Hoshin Kanri: Policy Deployment cascading from vision to team actions

Hoshin Kanri: Policy Deployment

Yoji Akao (Japan) 1960s High Complexity

Hoshin Kanri (方針管理 - "compass management") is a Japanese strategic planning methodology that cascades breakthrough objectives through the entire organization using two-way communication (catchball) and continuous improvement (PDCA).

What Is It?

Hoshin Kanri, developed in Japan in the 1960s by Yoji Akao and others, is a comprehensive approach to strategic planning and deployment. The name combines "Hoshin" (compass needle, direction) and "Kanri" (management, control)—together meaning "management of direction."

The methodology focuses on achieving "breakthrough" objectives—goals that require significant organizational change rather than incremental improvement. These breakthrough objectives cascade from the company's 3-5 year vision through annual objectives, department goals, and team action plans.

A distinctive feature is "catchball"—the two-way communication process where objectives are literally passed back and forth between organizational levels. Leaders propose objectives, subordinates respond with their capacity and concerns, and together they negotiate realistic commitments. This builds both alignment and ownership.

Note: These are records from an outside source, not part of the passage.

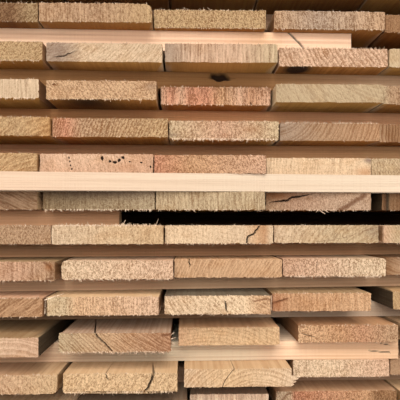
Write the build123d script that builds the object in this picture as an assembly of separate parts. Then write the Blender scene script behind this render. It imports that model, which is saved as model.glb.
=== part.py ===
from build123d import *
from dataclasses import dataclass
import os

# A stickered stack of rough sawn boards, laid flat in courses for drying.
# Its boards run along Y, with the ends that face the viewer at the low Y side.
# X goes to the right along a course, Z goes up, and the lowest boards lie on Z = 0.

# Driving dimensions, in millimetres
BOARD_LENGTH = 2440
BOARD_WIDTH = 152
BOARD_THICKNESS = 25
STICKER_WIDTH = 40
STICKER_THICKNESS = 25
STICKER_REACH = 14
STICKER_LINES = 5
LAST_STICKER_INSET = 70
# Lengths of the three near stickers that stop short of the right side
LONG_OFFCUT = 826
MIDDLE_OFFCUT = 755
SHORT_OFFCUT = 426
# A plank used as a sticker is this wide
PLANK_STICKER_WIDTH = 180


@dataclass
class Course:
    """One layer of boards, with its values listed from the left board to the right one"""

    # Left side of the first board, from the nominal left side of the stack
    start: float
    # Gaps between neighbouring boards at the near end
    gaps: tuple
    # What each board is wider than the nominal width
    extra_widths: tuple
    # How far each near end lies behind the nominal end of the stack
    setbacks: tuple


@dataclass
class FrontSticker:
    """The sticker at the near end, laid by hand and so a little askew"""

    # Its front edge behind the nominal end of the stack, at its left and right ends
    left: float
    right: float
    # What it is thicker than the nominal sticker, as are all stickers of its layer
    extra_thickness: float = 0
    # Its own length, where it is a short piece that leaves the right side open
    length: float = None
    width: float = STICKER_WIDTH


# The courses, from the floor up
COURSES = [
    Course(8, (1, 3, 2, 4, 2, 2), (0, 1, -1, 2, 0, 1, 0), (0, 6, 14, 20, 36, 52, 58)),
    Course(4, (2, 2, 3, 5, 3, 1), (0, 1, -2, 0, 2, -1, 0), (12, 4, -6, 28, 44, 70, 62)),
    Course(30, (1, 2, 4, 13, 4, 2), (0, 2, 4, -36, 31, 0, 0), (6, 0, 10, 90, 105, 95, 80)),
    Course(17, (1, 6, 9, 11, 5, 2), (0, 0, 2, -2, -9, 0, 0), (4, -8, 0, 26, 88, 100, 90)),
    Course(-2, (1, 20, 10, 30, 9, 2), (0, 0, -2, -8, -6, 0, 0), (-15, -35, 2, 50, 68, 40, 55)),
    Course(0, (1, 3, 7, 5, 36, 2), (0, -2, -1, -6, -11, 0, 0), (-2, -10, 3, 12, 42, 58, 66)),
    Course(13, (1, 6, 1, 4, 6, 2), (0, 0, 0, 0, -2, 0, 0), (10, -5, 15, 40, 62, 85, 75)),
    Course(6, (1, 1, 1, 4, 5, 1), (0, 0, -1, 0, -1, 0, 1), (0, 8, 8, 34, 58, 50, 64)),
    Course(-14, (1, 8, 1, 4, 20, 2), (0, 0, 0, -1, -2, 0, 0), (5, 15, 15, 20, 46, 62, 52)),
    Course(-8, (1, 1, 1, 5, 2, 1), (0, -2, 1, 2, 0, 0, 0), (-4, -5, 8, 18, 60, 66, 72)),
    Course(8, (1, 1, 1, 4, 2, 3), (0, -2, 5, 1, -8, 0, 2), (2, 0, 12, 32, 50, 62, 45)),
    Course(-8, (1, 8, 4, 4, 3, 2), (0, 0, -3, 4, -2, 1, 0), (-6, -3, 5, 48, 20, 33, 50)),
    Course(-3, (1, 4, 3, 4, 2, 2), (0, 0, 4, 1, 1, 0, -1), (6, -3, 2, 0, 22, 22, 40)),
    Course(-11, (1, 2, 1, 12, 4, 2), (0, 0, 0, 4, 4, 0, 0), (8, 5, 3, 30, 30, 44, 35)),
    Course(10, (2, 3, 2, 2, 3, 2), (0, 0, -2, -28, 2, 0, 0), (-8, 2, 6, 14, 26, 38, 30)),
    Course(-4, (2, 1, 3, 1, 2, 2), (0, -2, 3, 0, 1, -1, 0), (10, -6, 4, 22, 30, 48, 35)),
]

# The near stickers, from the one on the lowest course up
FRONT_STICKERS = [
    FrontSticker(60, 52),
    FrontSticker(70, 95),
    FrontSticker(160, 190),
    FrontSticker(77, 93, extra_thickness=4, length=LONG_OFFCUT, width=PLANK_STICKER_WIDTH),
    FrontSticker(131, 182, extra_thickness=-1),
    FrontSticker(53, 191, extra_thickness=-2),
    FrontSticker(87, 229, extra_thickness=-2),
    FrontSticker(50, 62, extra_thickness=-3, length=SHORT_OFFCUT),
    FrontSticker(-51, 82),
    FrontSticker(104, 130, extra_thickness=-1),
    FrontSticker(75, 131),
    FrontSticker(40, 95),
    FrontSticker(31, 52, extra_thickness=4, length=MIDDLE_OFFCUT),
    FrontSticker(76, 177),
    FrontSticker(45, 70),
]

# Small irregularities of sawing and stacking, which repeat through the stack
LENGTH_TRIMS = (0, 6, -4, 9, 3, -7, 5)
END_SKEWS = (0, 1.5, -1, 2, -0.5, 1, 0.5)
COURSE_DRIFTS = (3, -4, 6, 0, -5, 2, 5, -2)
STICKER_SHIFTS = (4, -6, 9, -3, 0, 7, -8)
STICKER_TURNS = (-5, 8, 2, -9, 4)
PATTERN_STEP = 3


def pick(pattern, course_index, piece_index):
    """The value of a repeating pattern for one piece of one course"""
    return pattern[(course_index * PATTERN_STEP + piece_index) % len(pattern)]


def course_heights():
    """Height of the underside of each course"""
    heights = [0]
    for sticker in FRONT_STICKERS:
        rise = BOARD_THICKNESS + STICKER_THICKNESS + sticker.extra_thickness
        heights.append(heights[-1] + rise)
    return heights


def prism(plan, height, thickness):
    """Upright solid on a plan outline"""
    face = Face(Wire.make_polygon([Vector(x, y, height) for x, y in plan], close=True))
    return Solid.extrude(face, Vector(0, 0, thickness))


def board_sides(course, drift):
    """Left side of each board at the nominal near end and at the nominal far end, with its width"""
    # At the far end the same slack is shared evenly between the boards
    even_gap = sum(course.gaps) / len(course.gaps)
    near = course.start
    far = course.start + drift
    sides = []
    for extra, gap in zip(course.extra_widths, course.gaps + (0,)):
        width = BOARD_WIDTH + extra
        sides.append((near, far, width))
        near += width + gap
        far += width + even_gap
    return sides


def board_plan(side, setback, skew, length):
    """Plan outline of one board"""
    near, far, width = side
    lean = (far - near) / BOARD_LENGTH
    near_left = setback - skew / 2
    near_right = setback + skew / 2
    far_left = setback + length + skew / 2
    far_right = setback + length - skew / 2
    return [
        (near + lean * near_left, near_left),
        (near + width + lean * near_right, near_right),
        (near + width + lean * far_right, far_right),
        (near + lean * far_left, far_left),
    ]


def make_boards(index, height):
    """All boards of one course, as separate solids"""
    course = COURSES[index]
    drift = COURSE_DRIFTS[index % len(COURSE_DRIFTS)]
    boards = []
    for column, side in enumerate(board_sides(course, drift)):
        length = BOARD_LENGTH + pick(LENGTH_TRIMS, index, column)
        skew = pick(END_SKEWS, index, column)
        plan = board_plan(side, course.setbacks[column], skew, length)
        boards.append(prism(plan, height, BOARD_THICKNESS))
    return boards


def stack_side(index, along):
    """Left and right limits of the two courses that a sticker lies between"""
    lefts = []
    rights = []
    for neighbour in (index, index + 1):
        sides = board_sides(COURSES[neighbour], COURSE_DRIFTS[neighbour % len(COURSE_DRIFTS)])
        share = along / BOARD_LENGTH
        first_near, first_far, _ = sides[0]
        last_near, last_far, last_width = sides[-1]
        lefts.append(first_near + (first_far - first_near) * share)
        rights.append(last_near + (last_far - last_near) * share + last_width)
    return min(lefts), max(rights)


def make_sticker(index, left_front, right_front, bottom, width=STICKER_WIDTH, length=None):
    """One sticker across the stack, on the course of this index"""
    left, right = stack_side(index, (left_front + right_front) / 2)
    left -= STICKER_REACH
    right = left + length if length else right + STICKER_REACH
    thickness = STICKER_THICKNESS + FRONT_STICKERS[index].extra_thickness
    plan = [
        (left, left_front),
        (right, right_front),
        (right, right_front + width),
        (left, left_front + width),
    ]
    return prism(plan, bottom, thickness)


def make_front_sticker(index, bottom):
    """The sticker nearest the viewer on one course"""
    place = FRONT_STICKERS[index]
    return make_sticker(index, place.left, place.right, bottom, place.width, place.length)


def make_inner_sticker(line, index, bottom):
    """One sticker of a line further back, counted from the near line as zero"""
    last_line = BOARD_LENGTH - LAST_STICKER_INSET
    along = last_line * line / (STICKER_LINES - 1) + pick(STICKER_SHIFTS, index, line)
    turn = pick(STICKER_TURNS, index, line)
    return make_sticker(index, along - turn / 2, along + turn / 2, bottom)


def build_nodes():
    """Every named node with its solids, before the stack is centred"""
    nodes = {}
    heights = course_heights()
    for index, height in enumerate(heights):
        nodes[f"boards_{index + 1:02d}"] = make_boards(index, height)
    for index in range(len(FRONT_STICKERS)):
        bottom = heights[index] + BOARD_THICKNESS
        nodes[f"front_sticker_{index + 1:02d}"] = [make_front_sticker(index, bottom)]
    for line in range(1, STICKER_LINES):
        nodes[f"sticker_line_{line + 1}"] = [
            make_inner_sticker(line, index, heights[index] + BOARD_THICKNESS)
            for index in range(len(FRONT_STICKERS))
        ]
    return nodes


def main():
    nodes = build_nodes()
    box = Compound([solid for solids in nodes.values() for solid in solids]).bounding_box()
    centre = box.center()
    # The origin is at the middle of the footprint, on the floor
    placing = Pos(-centre.X, -centre.Y, -box.min.Z)
    print("nominal corner of the stack", round(-centre.X, 2), round(-centre.Y, 2))
    print("size", [round(value, 1) for value in box.size])
    os.makedirs("parts", exist_ok=True)
    for name, solids in nodes.items():
        export_step(placing * Compound(solids), f"parts/{name}.step")


main()
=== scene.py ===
import math
from dataclasses import dataclass
from functools import reduce

import bmesh
import bpy
import numpy as np
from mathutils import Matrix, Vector
from mathutils.geometry import delaunay_2d_cdt


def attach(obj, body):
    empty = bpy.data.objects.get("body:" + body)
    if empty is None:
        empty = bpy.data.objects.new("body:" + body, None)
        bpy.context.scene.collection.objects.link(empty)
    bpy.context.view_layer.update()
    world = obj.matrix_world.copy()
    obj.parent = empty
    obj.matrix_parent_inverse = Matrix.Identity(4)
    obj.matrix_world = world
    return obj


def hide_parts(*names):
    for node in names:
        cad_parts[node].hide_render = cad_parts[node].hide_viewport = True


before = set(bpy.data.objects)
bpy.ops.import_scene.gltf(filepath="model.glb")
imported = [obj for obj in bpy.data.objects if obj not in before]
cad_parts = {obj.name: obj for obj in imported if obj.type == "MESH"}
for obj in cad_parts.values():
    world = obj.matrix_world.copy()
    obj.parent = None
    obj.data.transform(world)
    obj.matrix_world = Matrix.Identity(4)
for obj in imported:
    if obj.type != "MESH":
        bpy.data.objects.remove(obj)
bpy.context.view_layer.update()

MM = 0.001
BODY = "root"
COURSES = 16
BOARDS = 7
LINES = 5
GAMMA = 2.2
# How near to a side of a piece, in metres, a point counts as on it
SKIN = 1e-5

# Tones of sawn wood, in sRGB from 0 to 1
TONES = {
    "ivory": (0.96, 0.87, 0.76),
    "milk": (0.96, 0.84, 0.72),
    "pale": (0.91, 0.78, 0.63),
    "cream": (0.87, 0.74, 0.60),
    "gold": (0.86, 0.71, 0.54),
    "sand": (0.81, 0.69, 0.54),
    "straw": (0.77, 0.62, 0.45),
    "amber": (0.84, 0.67, 0.51),
    "pink": (0.85, 0.69, 0.56),
    "rose": (0.82, 0.64, 0.51),
    "tan": (0.75, 0.59, 0.45),
    "orange": (0.79, 0.60, 0.44),
    "coral": (0.80, 0.56, 0.43),
    "russet": (0.76, 0.56, 0.42),
    "brown": (0.64, 0.47, 0.33),
    "umber": (0.50, 0.35, 0.24),
    "olive": (0.66, 0.54, 0.40),
    "mauve": (0.72, 0.60, 0.50),
    "greyed": (0.60, 0.51, 0.42),
    "slate": (0.45, 0.40, 0.33),
    "ochre": (0.70, 0.52, 0.33),
    "honey": (0.79, 0.60, 0.40),
    "soot": (0.30, 0.25, 0.19),
}
# Painted shade on the undersides, which makes them darker and warmer than the other faces, in linear light
UNDER_SHADE_TINT = (0.84, 0.61, 0.26)
# Painted shade on the sides in the gaps between boards, from a little way back
GAP_SHADE_TINT = (0.42, 0.33, 0.24)
GAP_SHADE_START = 8 * MM


@dataclass
class Crack:
    """A drying crack in the end: points in mm from the board's left and underside, as the camera sees it"""

    points: tuple
    width: float = 1.5
    depth: float = 9
    # How far it runs back along the top face in mm, and how far to the right it gets there
    run: float = 4
    drift: float = 0
    # How dark it is painted: 1 for the painted shade in an open crack, less for a stained line
    dark: float = 1.0


@dataclass
class Hole:
    """A hole in the end, left by an insect or a knot: its middle and half sizes in mm"""

    x: float
    z: float
    wide: float
    high: float
    depth: float = 6
    # A knot is filled with darker wood
    knot: bool = False


@dataclass
class Chip:
    """A corner of the end that is broken off, and how far back it goes, in mm"""

    right: bool
    top: bool
    wide: float
    high: float
    run: float = 25


@dataclass
class Sliver:
    """A torn fibre that stands off the end: its foot, its reach to the right and up, and its width, in mm"""

    x: float
    z: float
    reach_x: float
    reach_z: float
    wide: float = 1.0
    # How much paler it is than the wood that it stands on
    pale: float = 0.6


@dataclass
class Patch:
    """A stain: its middle and half sizes in mm, and its strength"""

    x: float
    z: float
    wide: float
    high: float
    strength: float = 0.6


@dataclass
class Streak:
    """A soft brown streak beside a knot: a path through points in mm, its half width, and its strength"""

    points: tuple
    wide: float = 2.0
    strength: float = 0.6


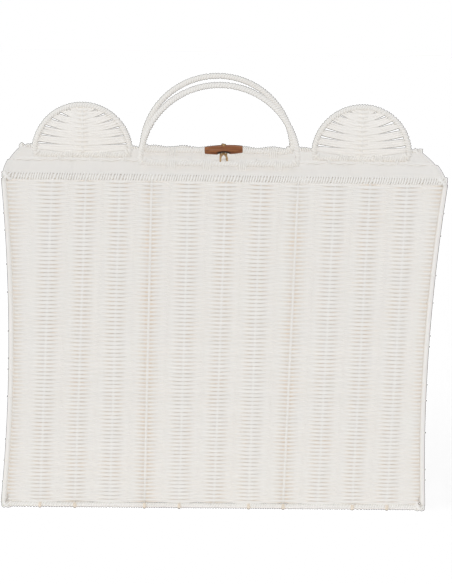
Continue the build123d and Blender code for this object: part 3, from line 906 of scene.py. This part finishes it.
# ---- ears
def ear(side):
    """An ear: wrapped hoop, and strands bowed between its sides over and under the spine."""
    count = 21
    first = 3.4 * MM                # the lowest strand's height over the bar, at the spine
    below_top = 2.5 * MM            # the highest one's distance under the arch
    spine_bend = 4.5 * MM           # how far from the spine a strand is bent round it
    hoop = Bundle(900 + len(side))
    x, y, bar, reach, rise = wrapped_d(f"{side}_ear", hoop, HANDLE_PITCH)
    hoop.build(f"{side}_ear_hoop_reed", "back_half", WRAP, [f"{side}_ear_wrap"])
    weave = Bundle(950 + len(side))
    across = np.linspace(-1, 1, 25)
    radius = (reach ** 2 + rise ** 2) / (2 * rise)
    for j in range(count):
        share = j / (count - 1)
        middle = (first + (rise - below_top - first) * share ** 0.97
                  + 0.22 * MM * weave.rng.uniform(-1, 1))
        theta = share ** 1.12 * math.radians(81) + math.radians(4)
        end_z = min((radius - 2.4 * MM) * math.sin(theta) + rise - radius, rise - 3 * MM)
        end_z = max(end_z, middle)
        end_x = math.sqrt(max((radius - 2.2 * MM) ** 2 - (end_z - rise + radius) ** 2, 1e-8))
        ends = end_z + 0.3 * MM * weave.rng.uniform(-1, 1, 2)
        if j % 3 == 0:              # each three strands are drawn together at their ends
            bunch = weave.rng.uniform(0.5, 1.5, 2) * MM * (share < 0.85)
        ends = ends + (1 - j % 3) * bunch
        bow = np.abs(across) ** (1.5 + 0.5 * share)
        z = bar + middle + np.where(across < 0, ends[0] - middle, ends[1] - middle) * bow
        over = 1 if j % 2 == 0 else -1
        rise_at = over * np.exp(-(across * end_x / spine_bend) ** 2)
        wave = 0.35 * MM * np.sin(9 * across + j)
        line = xyz(x + across * end_x, y + 1.3 * MM * rise_at + wave, z)
        full = 1.62 * MM - 0.22 * MM * np.abs(across) ** 3 + 0.3 * MM * np.maximum(rise_at, 0)
        weave.add(line[None], [0.0, 1.0, 0.0], 0.72 * MM, full[None], rise=0.5 * rise_at[None])
    weave.build(f"{side}_ear_strands", "back_half", LIT_EAR, [f"{side}_ear_weave"])


# ---- toggle, twine and hinge
def smooth_route(points, steps):
    """A smooth curve through a few points."""
    points = np.array(points, float)
    t = np.linspace(0, len(points) - 1, steps)
    i = np.clip(t.astype(int), 0, len(points) - 2)
    f = (t - i)[:, None]
    padded = np.vstack([2 * points[0] - points[1], points, 2 * points[-1] - points[-2]])
    p0, p1, p2, p3 = (padded[i + k] for k in range(4))
    return 0.5 * (2 * p1 + (p2 - p0) * f + (2 * p0 - 5 * p1 + 4 * p2 - p3) * f ** 2
                  + (3 * p1 - p0 - 3 * p2 + p3) * f ** 3)


def twisted(bundle, line, radius, pitch):
    """A three-ply twine along a line."""
    tangent = unit(np.gradient(line, axis=0))
    reference = np.array([1.0, 0.13, 0.2])
    normal = unit(np.cross(tangent, reference))
    binormal = np.cross(tangent, normal)
    distance = run_lengths(line)
    for ply in range(3):
        a = (2 * math.pi * (ply / 3 + distance / pitch))[:, None]
        out = np.cos(a) * normal + np.sin(a) * binormal
        bundle.add((line + 0.5 * radius * out)[None], out[None], 0.55 * radius, 0.62 * radius,
                   bare=0.5)


def toggle_twine():
    """The tie that holds the toggle to the front half, with its knot, and the keeper loop."""
    low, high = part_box("toggle_tie")
    x = (low.x + high.x) / 2
    y = high.y - 2.4 * MM
    top = high.z - 2.4 * MM
    tie = Bundle(41)
    foot = low.z + 5.0 * MM
    front = low.y + 0.9 * MM
    for side in (-1, 1):
        route = [(0.8, y, top - 0.5 * MM), (0.8, y, foot + 3.0 * MM),
                 (1.2, y - 0.8 * MM, foot + 0.4 * MM), (2.6, (y + front) / 2, foot - 0.4 * MM),
                 (3.3, front + 1.0 * MM, foot - 0.8 * MM), (3.4, front, foot - 2.6 * MM),
                 (3.4, front, low.z)]
        route = [(x + side * apart * MM, at_y, at_z) for apart, at_y, at_z in route]
        twisted(tie, smooth_route(route, 60), 0.95 * MM, 3.2 * MM)
    knot = [(x + 2.0 * MM * math.cos(2.4 * k) * (1 - 0.04 * k), y + 1.9 * MM * math.sin(2.4 * k),
             top + (0.5 + 0.9 * math.sin(1.7 * k)) * MM) for k in range(9)]
    twisted(tie, smooth_route(knot, 90), 0.75 * MM, 2.6 * MM)
    tie.build("toggle_tie_twine", "front_half", TWINE, ["toggle_tie"])
    cord = 0.8 * MM
    low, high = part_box("keeper_loop")
    x = (low.x + high.x) / 2
    half = (high.x - low.x) / 2 - cord
    back = high.y - cord
    ring_z = high.z - cord
    centre_y = low.y + cord + half
    angles = [math.radians(a) for a in (180, 225, 270, 315, 360)]
    bow = [(x + half * math.cos(a), centre_y + half * math.sin(a), ring_z) for a in angles]
    tail = [(centre_y + 1.8 * MM, ring_z), (back - 2.5 * MM, low.z + 4.6 * MM),
            (back - 0.3 * MM, low.z + 3.2 * MM), (back, low.z)]
    left = [(x - half, at_y, at_z) for at_y, at_z in reversed(tail)]
    right = [(x + half, at_y, at_z) for at_y, at_z in tail]
    loop = Bundle(43)
    twisted(loop, smooth_route(left + bow + right, 110), cord, 2.8 * MM)
    loop.build("keeper_loop_twine", "back_half", TWINE, ["keeper_loop"])


def stake_ends(h):
    """Cut ends of stakes that poke out under the bottom edge of the face."""
    bundle = Bundle(1000 + h.s)
    low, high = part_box(f"{h.name}_bottom_edge_wrap")
    y = (low.y + high.y) / 2
    for k, x in enumerate(h.stakes_x(np.array(h.low_z))):
        if k % 3 == 2:              # every third one is tucked in
            continue
        start = (x, y + h.s * 2.0 * MM, high.z)
        middle = (x, y + h.s * 3.3 * MM, (low.z + high.z) / 2)
        end = (x, y + h.s * 2.0 * MM, low.z + 0.8 * MM)
        bundle.add(smooth_route([start, middle, end], 7)[None], [0.0, h.s, 0.0], 1.0 * MM, 1.5 * MM,
                   bare=0.9, sides=8)
    bundle.build(f"{h.name}_stake_ends", h.body, RAW)


# ---- CAD nodes that stay
def finish_nodes():
    """Procedural materials on the CAD nodes that show as they are, by the ends of their names."""
    looks = ((("_handle_rod", "_ear_rod", "_ear_spine", "hinge_pins"), CANE),
             ("_hinge_bands", WRAP), ("toggle", WOOD))
    for ends, material in looks:
        for name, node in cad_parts.items():
            if name.endswith(ends):
                node.data.materials.clear()
                node.data.materials.append(material)


# ---- stage
def stage():
    """A plain pale floor, white surroundings that light the trunk less brightly than they
    show, and three lamps."""
    reach = 4.0
    corners = [(-reach, -reach, 0), (reach, -reach, 0), (reach, reach, 0), (-reach, reach, 0)]
    floor_mesh = bpy.data.meshes.new("floor")
    floor_mesh.from_pydata(corners, [], [(0, 1, 2, 3)])
    floor = bpy.data.objects.new("floor", floor_mesh)
    scene.collection.objects.link(floor)
    material, shader, node, link, where = new_material("pale_floor", 0.9)
    link(mix_colour(node, noise(node, where, 2.0), (0.93, 0.93, 0.93, 1), (0.96, 0.96, 0.96, 1)),
         shader.inputs["Base Color"])
    floor_mesh.materials.append(material)
    floor.is_shadow_catcher = True
    world = bpy.data.worlds.new("studio")
    world.use_nodes = True
    tree = world.node_tree
    node = node_maker(tree)
    sight = node("ShaderNodeLightPath").outputs
    seen = node("ShaderNodeMath", {0: sight["Is Camera Ray"], 1: sight["Is Glossy Ray"]},
                operation="MAXIMUM").outputs[0]
    strength = node("ShaderNodeMapRange", {0: seen, 3: STUDIO_LIGHT, 4: 1.0}).outputs[0]
    background = tree.nodes["Background"].inputs
    background[0].default_value = (1, 1, 1, 1)
    tree.links.new(strength, background[1])
    scene.world = world
    soft_lamp("front", (-0.35, -1.7, 0.6), FRONT_LIGHT, math.radians(24), False)
    soft_lamp("side", (-1.8, -0.55, 0.7), SIDE_LIGHT, math.radians(30))
    soft_lamp("rear", (0.6, 0.8, 1.6), REAR_LIGHT, math.radians(50), False)
    scene.view_settings.view_transform = "Standard"
    scene.cycles.max_bounces = 12
    scene.cycles.diffuse_bounces = 10


def soft_lamp(name, direction, strength, size, shadow=True):
    """A broad soft lamp far away in a direction. A fill lamp casts no shadow."""
    light = bpy.data.lights.new(name, "SUN")
    light.energy = strength
    light.angle = size
    light.use_shadow = shadow
    lamp = bpy.data.objects.new(name, light)
    lamp.rotation_euler = (-Vector(direction)).to_track_quat("-Z", "Y").to_euler()
    scene.collection.objects.link(lamp)


def camera():
    """A long lens a little left of the middle, looking down on the front."""
    yaw, pitch, roll = -0.029, 0.258, 0.020
    level = math.cos(pitch)
    forward = Vector((-math.sin(yaw) * level, math.cos(yaw) * level, -math.sin(pitch)))
    right = Vector((math.cos(yaw), math.sin(yaw), 0))
    up = right.cross(forward)
    tilted_right = right * math.cos(roll) + up * math.sin(roll)
    tilted_up = up * math.cos(roll) - right * math.sin(roll)
    lens = bpy.data.cameras.new("camera")
    lens.sensor_fit = "VERTICAL"
    lens.sensor_height = 36.0
    lens.lens = 101.7
    eye = bpy.data.objects.new("camera", lens)
    turn = Matrix((tilted_right, tilted_up, -forward)).transposed().to_4x4()
    eye.matrix_world = Matrix.Translation((-0.0437, -1.6896, 0.655)) @ turn
    scene.collection.objects.link(eye)
    scene.camera = eye


# ---- the whole trunk
camera()
stage()
for half in HALVES:
    shell_weave(half)
    flat_weave(half, "top_weave", 1.0, half.depth_rods[1])
    flat_weave(half, "bottom_weave", -1.0, half.depth_rods[0])
    stakes(half)
    edge_wrap(half, "top")
    edge_wrap(half, "bottom")
    rim(half)
    handle(half)
    stake_ends(half)
lashings()
ear("left")
ear("right")
toggle_twine()
finish_nodes()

Hoshin Kanri integrates the PDCA (Plan-Do-Check-Act) cycle at every level, creating a disciplined rhythm of planning, execution, review, and adjustment throughout the organization.

Hoshin Kanri showing X-Matrix, cascade structure, and PDCA cycle
Hoshin Kanri: X-Matrix planning, strategy cascade, and PDCA review cycle

Quick Reference

Complexity
High (8/10)
Time to Decision
6-8 weeks
Data Required
High
Team Size
50+
Objectivity
High
Learning Curve
4-6 weeks

Core Features

  • Breakthrough Objectives: Focus on 3-5 major goals that require significant change
  • Catchball: Two-way communication for negotiating objectives up and down the hierarchy
  • X-Matrix: One-page tool showing relationships between objectives, priorities, and metrics
  • PDCA Integration: Plan-Do-Check-Act cycle at every organizational level
  • Annual Planning Cycle: Structured rhythm of planning, deployment, and review
  • Daily Management: Connects breakthrough objectives to daily work
  • Reflection (Hansei): Formal review and learning from successes and failures

When to Use

  • You're a large organization needing deep strategic alignment
  • You need to drive breakthrough change, not just incremental improvement
  • You value process discipline and continuous improvement culture
  • Manufacturing or operations-heavy organizations
  • You have time for thorough planning and deployment (6-8 weeks)
  • You want stronger two-way communication about objectives
  • Complementary to Balanced Scorecard for comprehensive management

When NOT to Use

  • You're a startup or small company (too complex—consider OKR)
  • You need quick decisions and rapid iteration (consider Lean Strategy)
  • Your culture doesn't support disciplined planning processes
  • Leadership isn't committed to the full methodology
  • You're in a highly volatile environment where annual planning is impractical

Key Strengths

  • Deep Alignment: Catchball creates true buy-in at every level
  • Breakthrough Focus: Concentrates energy on transformational goals
  • Disciplined Execution: PDCA ensures continuous improvement
  • Long-term + Short-term: Balances 3-5 year vision with annual execution
  • Proven at Scale: Successfully used by Toyota and other large organizations

Key Weaknesses

  • Complex and time-consuming to implement properly
  • Requires significant training and discipline
  • Can become bureaucratic if over-formalized
  • May feel slow in fast-changing environments
  • Cultural fit challenges in organizations not used to disciplined planning

How It Works

1 Primary Input 3-5 year vision, current performance, organizational capacity
2 Data You Need Performance metrics, strategic priorities, departmental capabilities, resource constraints
3 Primary Output X-Matrix with breakthrough objectives, annual goals, improvement priorities, and action plans

Comparison with Related Frameworks

Hoshin Kanri vs OKR

OKR is simpler with faster implementation. Hoshin has deeper cascading with catchball. OKRs are common in tech; Hoshin in manufacturing. Both drive alignment but with different levels of process discipline.

Hoshin Kanri vs Balanced Scorecard

Balanced Scorecard organizes by four perspectives; Hoshin by cascading levels. BSC is better for measurement systems; Hoshin for deployment process. They can be complementary.

Hoshin Kanri vs Strategy Map

Strategy Map visualizes cause-and-effect; Hoshin cascades objectives. Strategy Maps show relationships; Hoshin shows deployment. Use Strategy Map for visualization, Hoshin for execution discipline.